Benefits of Offline Evaluation:

  1. Cost-Effective: No need to deploy multiple algorithms in a live setting, saving resources.

  2. User Experience: Users aren’t exposed to potentially poor decisions made by the MAB during its exploration phase.

  3. Reusability: The same historical dataset can be used to evaluate multiple MAB algorithms or configurations, ensuring a consistent benchmark.

Implementation: The offlineEvaluate function provided simulates the performance of a MAB algorithm using a given historical dataset. This function allows for a comparison of different MAB strategies without the need for live testing.

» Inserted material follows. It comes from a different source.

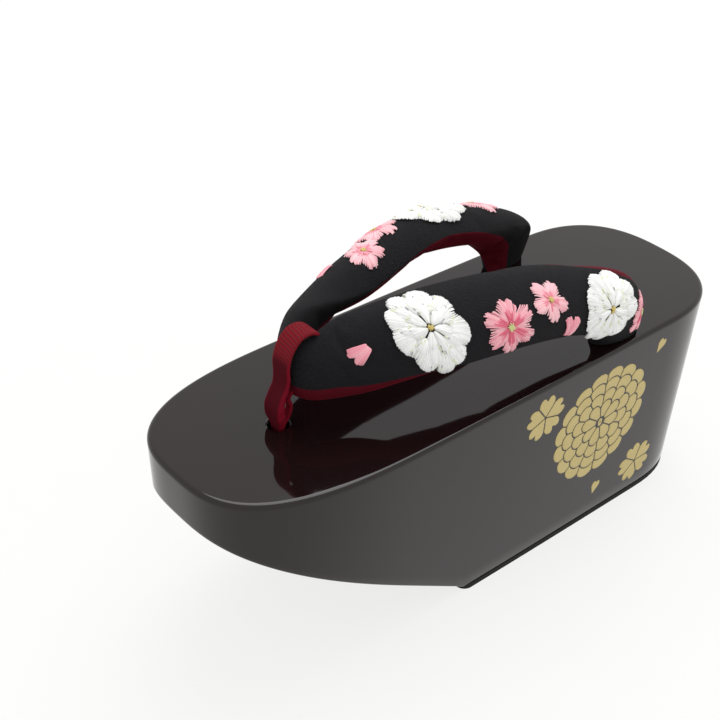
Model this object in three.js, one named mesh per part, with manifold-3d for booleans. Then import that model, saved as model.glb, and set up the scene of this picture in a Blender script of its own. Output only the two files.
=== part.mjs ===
// A lady's geta sandal for the left foot: a lacquered wooden platform with an undercut toe,
// a thin rubber ground sole, two padded straps that meet at the front, and the thong that
// ties them down between the toes.
// Millimetres. +Z is up, the toe points to -Y, and +X is the outer side of the left foot.
import * as THREE from 'three';
import { mergeVertices } from 'three/addons/utils/BufferGeometryUtils.js';
import Module from 'manifold-3d';

const wasm = await Module();
wasm.setup();

// ---------------------------------------------------------------- driving dimensions
const LENGTH = 235;            // toe tip to heel, along the top
const WIDTH_TOE = 80.5;        // full width that the side lines aim at over the toe
const WIDTH_HEEL = 77;         // the same at the heel
const HEIGHT = 83;             // floor to the top face
const TOE_THICKNESS = 17;      // wood left above the undercut at the toe tip
const UNDERCUT_LENGTH = 99;    // toe tip to the front edge of the ground sole
const SOLE_THICKNESS = 2.2;    // rubber
const SOLE_CORNER = 4;         // how round its two front corners are
const CLEARANCE = 0.3;         // between pieces that touch

const TOP = HEIGHT;
const TOE_Y = -LENGTH / 2;
const HEEL_Y = LENGTH / 2;
const WOOD_BOTTOM = SOLE_THICKNESS + CLEARANCE;

// ---------------------------------------------------------------- solids and meshes
function solidOf(geometry) {
  const bare = geometry.clone();
  bare.deleteAttribute('normal');
  bare.deleteAttribute('uv');
  const merged = mergeVertices(bare, 1e-4);
  return new wasm.Manifold(new wasm.Mesh({
    numProp: 3,
    vertProperties: new Float32Array(merged.attributes.position.array),
    triVerts: new Uint32Array(merged.index.array),
  }));
}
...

Reference: For those interested in a deeper dive into offline evaluation, especially in the context of personalized news article recommendations, the paper by Lihong Li et al. provides a comprehensive study. This paper introduces a contextual-bandit approach to news article recommendation and discusses the nuances of offline evaluation in detail.

Implications: Offline evaluation is a powerful tool, especially in scenarios where online testing might be costly, risky, or detrimental to user experience. It allows for rapid testing and iteration of MAB strategies using consistent benchmarks. However, it’s essential to ensure that the historical data used for offline evaluation is representative of the real-world scenario the MAB will be deployed in.